In one of the most important public examinations of police conduct, the jurors found the testimony of the officers who shot the young Brazilian to be unreliable and concluded that Metropolitan Police commanders failed their frontline colleagues.
Mr de Menezes, 27, an electrician, was shot seven times in the head by specialist firearms officers who mistook him for a suicide bomber about to blow up a London Tube train.
The jury rejected the Met’s contention that his killing was lawful and that he was the unfortunate victim of an unprecedented situation created by the July 2005 terrorist emergency.
Sir Michael Wright, QC, the coroner, had sparked controversy and cries of “whitewash” when he denied the jury the option of returning an unlawful killing verdict.
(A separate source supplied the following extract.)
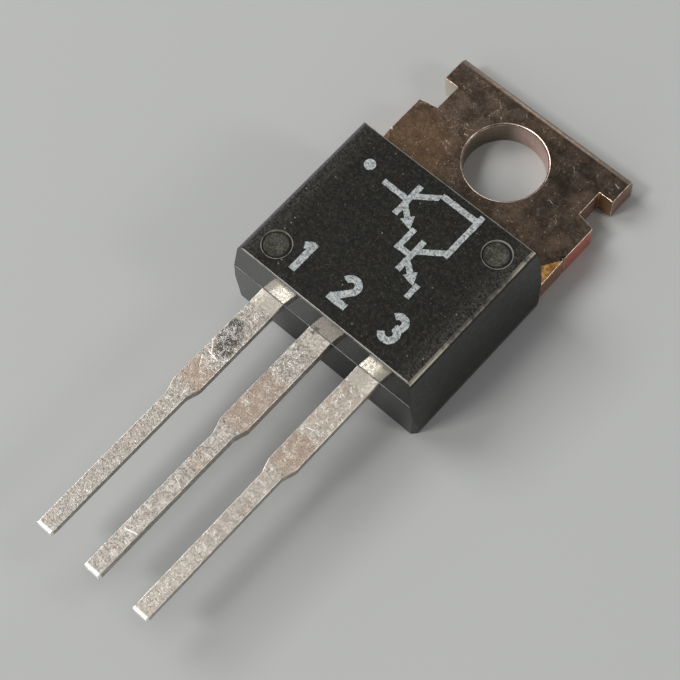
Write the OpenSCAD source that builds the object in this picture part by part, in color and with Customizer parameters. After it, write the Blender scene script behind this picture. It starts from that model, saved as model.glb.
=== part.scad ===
// Darlington transistor in a three-lead moulded package with a drilled mounting tab.
// It lies on its back. +Z is up from the mounting face, +Y runs from the leads to the tab's head,
// and X runs across the leads. The origin is the centre of the mounting hole, on the mounting face.

/* [Tab] */
// Width of the tab at its shoulders
tab_w = 9.4; // [8.8:0.1:10.4]
// Width of the tab's head
head_w = 9.1; // [8.6:0.1:10.4]
// Thickness of the tab
tab_t = 1.35; // [1.1:0.05:1.6]
// Diameter of the mounting hole
hole_d = 3.6; // [3:0.1:3.9]
// Depth of the bevel round the hole's upper rim
hole_rim = 0.06; // [0.04:0.02:0.2]
// Distance from the hole's centre to the free end of the tab
hole_to_end = 2.85; // [2.5:0.05:3.2]
// Length of the head beyond the notches
head_len = 1.4; // [0.8:0.05:1.6]
// Length of each side notch
notch_len = 1.3; // [0.9:0.05:1.6]
// Depth of each side notch, from the head's side
notch_d = 0.7; // [0.4:0.02:0.9]
// How far the shoulder's end edge falls away towards its corner
shoulder_fall = 0.18; // [0:0.02:0.3]
// Radius of the rolled upper edge at the free end
end_round = 0.4; // [0.1:0.02:0.5]
// Length of the coined corner of each shoulder, beside the case
coin_len = 1.45; // [0.5:0.05:1.8]
// Width of the coined corners at the case
coin_w = 0.9; // [0.2:0.05:1.1]
// Drop of the coined corners at their lowest point
coin_drop = 0.12; // [0.06:0.02:0.4]

/* [Case] */
// Width of the case at its parting line
case_w = 9.32; // [8.8:0.02:10.4]
// Width of the case at its widest, just above the foot
case_foot_w = 9.8; // [9:0.1:10.8]
// Length of the case at its parting line
case_l = 7.93; // [7.4:0.01:9.2]
// Height of the case
case_h = 4.5; // [4.2:0.1:4.9]
// Distance from the hole's centre to the case
hole_to_case = 3.42; // [3.1:0.02:3.8]
// How far the long sides lean in from the parting line to the top
side_draft = 0.13; // [0.1:0.01:0.4]
// How far the lead end and the tab end lean in from the parting line to the top
end_draft = 0.25; // [0.1:0.01:0.4]
// Radius of the long sides' upper edges
side_edge_r = 0.3; // [0.05:0.01:0.35]
// Radius of the upper edges at the lead end and the tab end
end_edge_r = 0.09; // [0.05:0.01:0.25]
// How far the mould's flash stands out along the parting line
flash = 0.03; // [0.01:0.01:0.06]
// Height of the widest line of the case above its foot
foot_h = 0.5; // [0.3:0.05:1.2]
// How far the case draws in at its foot
foot_draft = 0.05; // [0.02:0.01:0.15]
// How far the flats on the upright corners cut in at the foot
corner_flat = 0.2; // [0.1:0.05:0.5]
// Height at which the flats on the upright corners run out
corner_flat_h = 1.8; // [1:0.1:2.9]
// Diameter of the two ejector-pin marks
pin_mark_d = 1.24; // [0.8:0.02:1.6]
// Depth of the ejector-pin marks
pin_mark_depth = 0.08; // [0.04:0.01:0.15]
// Distance of an ejector-pin mark's centre from the middle of the case, across it
pin_mark_x = 3.41; // [3:0.01:3.5]
// Distance of an ejector-pin mark's centre from the middle of the case, along it
pin_mark_y = 2.66; // [2:0.01:2.8]

/* [Leads] */
// Distance between neighbouring leads
lead_pitch = 2.54; // [2.4:0.01:2.7]
// Thickness of the leads
lead_t = 0.5; // [0.4:0.02:0.6]
// Height of the leads' lower face above the mounting face
lead_z = 2.5; // [2.3:0.05:2.7]
// Width of the leads where they leave the case
root_w = 1.14; // [0.9:0.02:1.4]
// Width of the leads at their tips
tip_w = 0.74; // [0.5:0.02:0.86]
// Length of the leads outside the case
lead_len = 12.83; // [6:0.01:16]
// Length of the wide stretch outside the case, along its longer side
root_len = 5.15; // [2:0.05:5.5]
// Length of the taper from wide to narrow
taper_len = 0.6; // [0.3:0.05:0.9]
// How much sooner the taper starts on the other side
taper_skew = 0.32; // [0:0.02:0.5]

/* [Inside the case] */
// Width of the tab inside the case
inner_tab_w = 8.1; // [7:0.1:8.4]
// Cover of moulding compound in front of the tab, at the lead end
front_cover = 1.65; // [1.3:0.05:2]
// Width of the strip that rises from the tab to the centre lead
riser_w = 1.5; // [1.2:0.05:1.7]
// Width of the bonding pad on each outer lead
post_w = 2.2; // [1.8:0.05:2.4]
// Length of the bonding pad on each outer lead
post_l = 1.5; // [1.2:0.05:1.7]
// Cover of moulding compound in front of the bonding pads
post_cover = 0.6; // [0.4:0.05:0.8]
// Side of the square chip
die_side = 3.4; // [2.8:0.1:3.8]
// Thickness of the chip
die_t = 0.26; // [0.2:0.01:0.32]
// Thickness of the solder under the chip
solder_t = 0.06; // [0.04:0.01:0.1]
// How far the solder spreads past the chip
solder_spread = 0.12; // [0.05:0.01:0.2]
// Thickness of the bond pads on the chip
pad_t = 0.03; // [0.02:0.01:0.05]
// Diameter of the base bond wire
base_wire_d = 0.2; // [0.12:0.01:0.25]
// Diameter of the emitter bond wire
emitter_wire_d = 0.38; // [0.25:0.01:0.42]
// Rise of the bond wires above the straight line between their ends
wire_rise = 0.55; // [0.4:0.05:0.65]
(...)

However, the jurors, sitting in the unusual surroundings of the Oval cricket ground, yesterday delivered an open verdict and used their answers to a series of questions set by the coroner to set out their views.
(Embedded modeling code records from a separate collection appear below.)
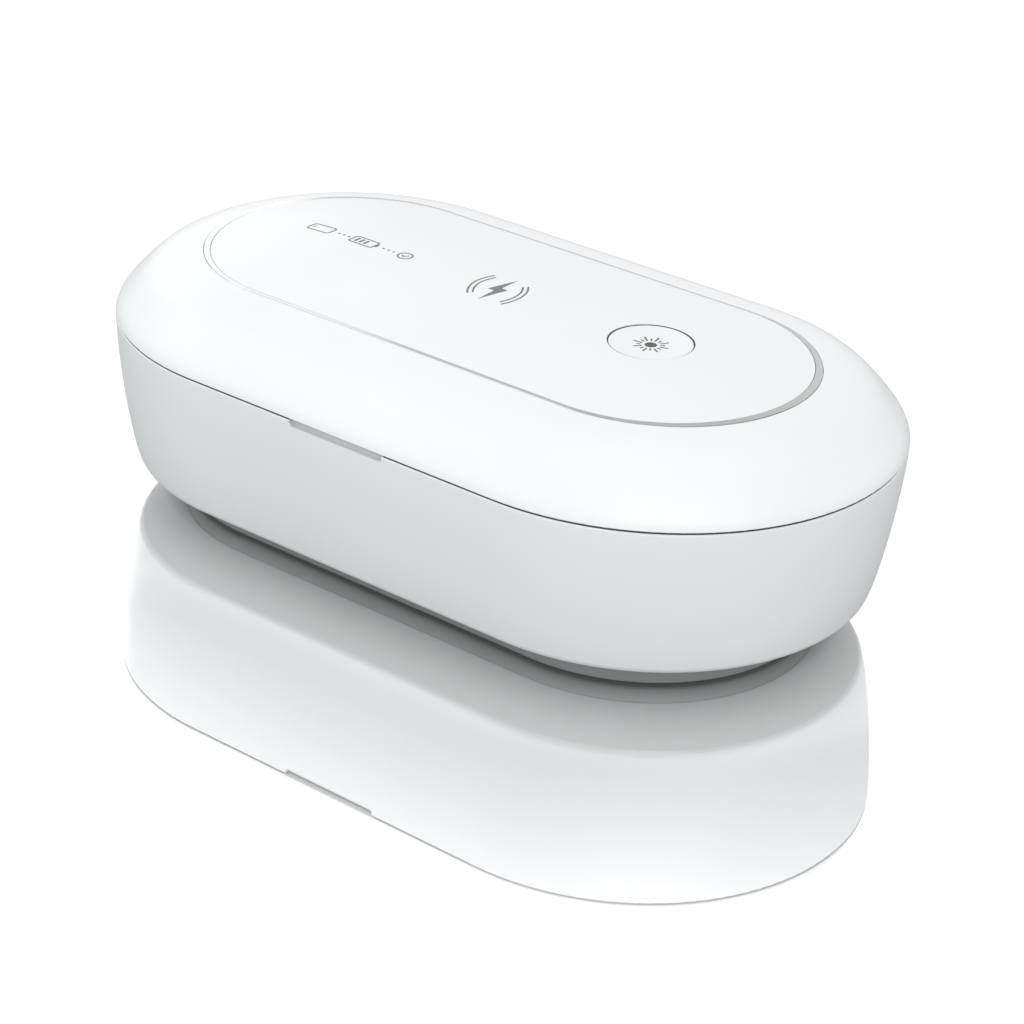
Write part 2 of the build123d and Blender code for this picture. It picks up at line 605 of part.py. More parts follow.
# plunger of the tact switch, which the stem rests on
with BuildPart() as switch_plunger:
    posts([(BTN_X, 0)], 1.75, 63.9, 65.3)
    chamfer(switch_plunger.edges().group_by(Axis.Z)[-1], 0.2)
finish(switch_plunger, "switch_plunger")
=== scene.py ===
import bpy
import bmesh
import math
from mathutils import Matrix, Vector
from mathutils.bvhtree import BVHTree


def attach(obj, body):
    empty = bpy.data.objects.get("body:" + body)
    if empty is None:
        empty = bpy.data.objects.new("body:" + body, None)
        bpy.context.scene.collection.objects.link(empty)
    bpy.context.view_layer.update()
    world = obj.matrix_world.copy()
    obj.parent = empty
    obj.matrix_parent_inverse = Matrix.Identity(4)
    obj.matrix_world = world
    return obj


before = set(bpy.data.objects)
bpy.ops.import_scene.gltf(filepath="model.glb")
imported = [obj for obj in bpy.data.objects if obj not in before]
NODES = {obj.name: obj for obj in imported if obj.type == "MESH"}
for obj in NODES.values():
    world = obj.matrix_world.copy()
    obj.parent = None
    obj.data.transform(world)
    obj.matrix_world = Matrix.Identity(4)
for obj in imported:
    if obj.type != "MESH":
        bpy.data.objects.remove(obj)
bpy.context.view_layer.update()
MM = 0.001

scene = bpy.context.scene
scene.view_settings.view_transform = "Standard"
scene.view_settings.look = "None"
scene.view_settings.exposure = 0.0
scene.view_settings.gamma = 1.0

# ---------------------------------------------------------------------------
# camera
# ---------------------------------------------------------------------------
cam_data = bpy.data.cameras.new("camera")
cam = bpy.data.objects.new("camera", cam_data)
scene.collection.objects.link(cam)
right = Vector((0.78377, 0.61939, 0.04535)).normalized()
up = Vector((-0.31351, 0.33157, 0.88982)).normalized()
back = right.cross(up).normalized()
up = back.cross(right).normalized()
m = Matrix((right, up, back)).transposed().to_4x4()
m.translation = Vector((0.39184, -0.51159, 0.33557))
cam.matrix_world = m
cam_data.sensor_width = 36.0
cam_data.sensor_fit = "HORIZONTAL"
cam_data.lens = 98.149
cam_data.clip_start = 0.01
cam_data.clip_end = 50.0
scene.camera = cam

# ---------------------------------------------------------------------------
# node helpers
# ---------------------------------------------------------------------------
def new_material(name):
    mat = bpy.data.materials.new(name)
    mat.use_nodes = True
    nt = mat.node_tree
    nt.nodes.clear()
    out = nt.nodes.new("ShaderNodeOutputMaterial")
    bsdf = nt.nodes.new("ShaderNodeBsdfPrincipled")
    nt.links.new(bsdf.outputs["BSDF"], out.inputs["Surface"])
    coord = nt.nodes.new("ShaderNodeTexCoord")
    return mat, nt, bsdf, coord


def noise(nt, coord, scale, detail=3.0, rough=0.55, stretch=None):
    """Noise in object space; scale is features per metre."""
    n = nt.nodes.new("ShaderNodeTexNoise")
    n.inputs["Scale"].default_value = scale
    n.inputs["Detail"].default_value = detail
    n.inputs["Roughness"].default_value = rough
    if stretch is None:
        nt.links.new(coord.outputs["Object"], n.inputs["Vector"])
    else:
        mp = nt.nodes.new("ShaderNodeMapping")
        mp.inputs["Scale"].default_value = stretch
        nt.links.new(coord.outputs["Object"], mp.inputs["Vector"])
        nt.links.new(mp.outputs["Vector"], n.inputs["Vector"])
    return n.outputs["Fac"]


def spread(nt, fac, low, high, a=0.3, b=0.7):
    """Map a 0..1 value to low..high."""
    r = nt.nodes.new("ShaderNodeMapRange")
    r.inputs["From Min"].default_value = a
    r.inputs["From Max"].default_value = b
    r.inputs["To Min"].default_value = low
    r.inputs["To Max"].default_value = high
    nt.links.new(fac, r.inputs["Value"])
    return r.outputs["Result"]


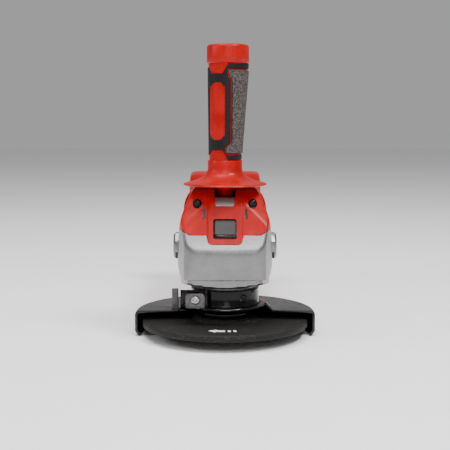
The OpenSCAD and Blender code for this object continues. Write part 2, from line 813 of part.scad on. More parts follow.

They did not believe the claims of firearms officers that a warning of “armed police” had been shouted or that Mr de Menezes had advanced threateningly towards the policemen.
The jury also cited a catalogue of failures by the Met, ranging from poor communications between the control room and officers on the ground to not supplying officers with pictures of Hussain Osman, the terrorist whom they wanted. Those failings had contributed to the death of an innocent man.
The jurors also dismissed the notion that Mr de Menezes’s behaviour had seemed suspicious and somehow contributed to officers mistakenly deciding that he was a suicide bomber.
His family, who had withdrawn from the inquest in protest at the restrictions placed on the verdict, said that they were delighted with the result. His mother, Maria Otone de Menezes, said: “Since the moment the coroner ruled out unlawful killing, I was feeling very sad. But today I feel reborn.” She called for the dismissal of Deputy Assistant Commissioner Cressida Dick, the officer in overall charge of the operation.
Sir Michael said that he would be preparing a report on the police’s failings for the Home Secretary and the Met Commissioner, which he expected to be made public.
The Met says that it has made 82 reforms to its policies for tackling the threat of suicide bombers but retains the option of shoot-to-kill. Scotland Yard sources insisted last night that the verdict would not prevent the return to firearms duties of the two officers who shot Mr de Menezes. Nor, they said, was there anything in the court’s findings to require action against Ms Dick.
Sir Paul Stephenson, the Met’s Acting Commissioner, expressed his sorrow over Mr de Menezes’s death. “He was an innocent man and we must, and do, accept full responsibility for his death,” he said. “For somebody to lose their life in such circumstances is something that the Metropolitan Police Service deeply regrets. In the face of enormous challenges faced by officers on that day we made a most terrible mistake.”
He also emphasised that his officers had “set out with the intention to defend and protect the public”.
The inquest, which cost about £6 million, is unlikely to be the end of the legal battles. It can be reported now that the family went to the High Court last week in an aborted attempt to challenge Sir Michael’s decision to rule out an unlawful killing verdict.
The Justice4Jean campaign said it would continue to seek a judicial review of the coroner’s decision while Harriet Wistrich, the family’s solicitor, called on the Crown Prosecution Service to examine whether police officers had perjured themselves. A CPS spokesman confirmed that it was considering the inquest evidence and would decide whether it needed to review its decision in 2006 not to bring murder or manslaughter charges.
Nick Hardwick, the chairman of the Independent Police Complaints Commission, called for a broad public debate on how the police should respond to the threat of suicide terrorism.